Русские – добрые и наивные. Единственная страна, которая может их испортить – это Германия, и США никогда не должны допускать союз этих двух стран, этот кошмар для Западной Европы.

Он считал, что два великих народа, американский и советский, ждёт великое будущее, мир будет поделён между ними, и человечество теперь навсегда избежит мировой войны.

Но история была против него. Уже в мае 1946 году в радиопередачах Вернадскому приходится заступаться за Советский Союз: советское поведение ничуть не хуже поведения других великих сил. Почему мы критикуем Советский Союз за его внутренние отношения, почему не хотим дать ему такой статус, как США и Британии? Вернадский отвергает призыв Черчилля к созданию англосаксонского фронта и западной монополии на атомную энергию. Атомной энергией должны управлять Объединенные Нации.

На том, что возможен мир между демократией и коммунизмом, историк настаивал и в 1948 году в лекции в университете Джона Хопкинса. Однако накал и «холодной» войны, и маккартизма в США усиливался и подобного рода выступления становились опасными.

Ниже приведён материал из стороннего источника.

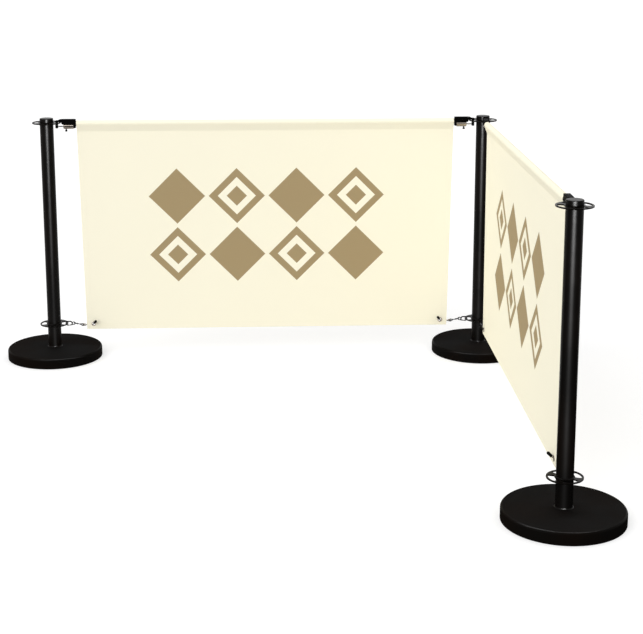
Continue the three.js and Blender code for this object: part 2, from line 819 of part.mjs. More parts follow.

Вернадского отстраняют от обучения американских разведчиков, изгоняют с радио, его статьи по современной истории перестают печатать. Учёному вновь, как на заре своей карьеры, приходится обратиться к изучению древности – Византии, которую он очень любил.

Голос Вернадского смолкает более чем на десять лет. Он снова был допущен в американский истеблишмент лишь в 1961 году, когда ему было уже 74 года. В этот год он открывал конференцию, посвящённую столетию российской внешней политики (1861-1961). Говоря о современной ему действительности (вторая половина 1960-х), он пишет: «Несмотря на то, что материальные условия повседневной жизни в Советском Союзе в последнее время улучшились, российское общество вошло в состояние глубокого психологического и идейного кризиса». Его предсказание о двупоколенческих циклах истории России сбылось.

Георгий Вернадский умер в 1973 году в возрасте 86 лет. Из российских учёных он огромное внимание оказал на этнографа Льва Гумилёва, с которым вёл переписку. Идею Вернадского о влиянии истории на решения российских элит исповедуют многие американские советологи, в частности Генри Киссинджер и Ричард Пайпс.